>>

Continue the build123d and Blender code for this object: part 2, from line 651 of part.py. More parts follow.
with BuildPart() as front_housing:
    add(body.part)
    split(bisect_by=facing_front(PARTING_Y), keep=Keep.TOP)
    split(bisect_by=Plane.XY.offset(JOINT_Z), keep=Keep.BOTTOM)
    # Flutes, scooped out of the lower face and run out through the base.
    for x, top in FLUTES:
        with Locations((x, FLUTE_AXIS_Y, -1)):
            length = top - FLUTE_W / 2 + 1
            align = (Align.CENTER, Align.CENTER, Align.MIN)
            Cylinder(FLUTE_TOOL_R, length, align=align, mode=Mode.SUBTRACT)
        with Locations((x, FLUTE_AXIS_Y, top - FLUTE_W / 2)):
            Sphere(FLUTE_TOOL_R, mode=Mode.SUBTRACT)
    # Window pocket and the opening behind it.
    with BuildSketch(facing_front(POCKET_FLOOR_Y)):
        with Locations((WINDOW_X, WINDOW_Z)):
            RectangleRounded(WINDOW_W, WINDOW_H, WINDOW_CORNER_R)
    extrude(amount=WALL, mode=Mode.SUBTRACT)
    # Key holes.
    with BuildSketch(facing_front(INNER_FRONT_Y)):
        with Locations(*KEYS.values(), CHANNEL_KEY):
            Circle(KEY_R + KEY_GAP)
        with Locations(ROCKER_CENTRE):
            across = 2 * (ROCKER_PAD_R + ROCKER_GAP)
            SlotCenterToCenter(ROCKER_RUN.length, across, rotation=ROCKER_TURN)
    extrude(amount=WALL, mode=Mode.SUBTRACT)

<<

[SHORT EXERCISE]
Restate the whole listing exactly.

[ANSWER TO THE PROBLEM]
Continue the build123d and Blender code for this object: part 2, from line 651 of part.py. More parts follow.
with BuildPart() as front_housing:
    add(body.part)
    split(bisect_by=facing_front(PARTING_Y), keep=Keep.TOP)
    split(bisect_by=Plane.XY.offset(JOINT_Z), keep=Keep.BOTTOM)
    # Flutes, scooped out of the lower face and run out through the base.
    for x, top in FLUTES:
        with Locations((x, FLUTE_AXIS_Y, -1)):
            length = top - FLUTE_W / 2 + 1
            align = (Align.CENTER, Align.CENTER, Align.MIN)
            Cylinder(FLUTE_TOOL_R, length, align=align, mode=Mode.SUBTRACT)
        with Locations((x, FLUTE_AXIS_Y, top - FLUTE_W / 2)):
            Sphere(FLUTE_TOOL_R, mode=Mode.SUBTRACT)
    # Window pocket and the opening behind it.
    with BuildSketch(facing_front(POCKET_FLOOR_Y)):
        with Locations((WINDOW_X, WINDOW_Z)):
            RectangleRounded(WINDOW_W, WINDOW_H, WINDOW_CORNER_R)
    extrude(amount=WALL, mode=Mode.SUBTRACT)
    # Key holes.
    with BuildSketch(facing_front(INNER_FRONT_Y)):
        with Locations(*KEYS.values(), CHANNEL_KEY):
            Circle(KEY_R + KEY_GAP)
        with Locations(ROCKER_CENTRE):
            across = 2 * (ROCKER_PAD_R + ROCKER_GAP)
            SlotCenterToCenter(ROCKER_RUN.length, across, rotation=ROCKER_TURN)
    extrude(amount=WALL, mode=Mode.SUBTRACT)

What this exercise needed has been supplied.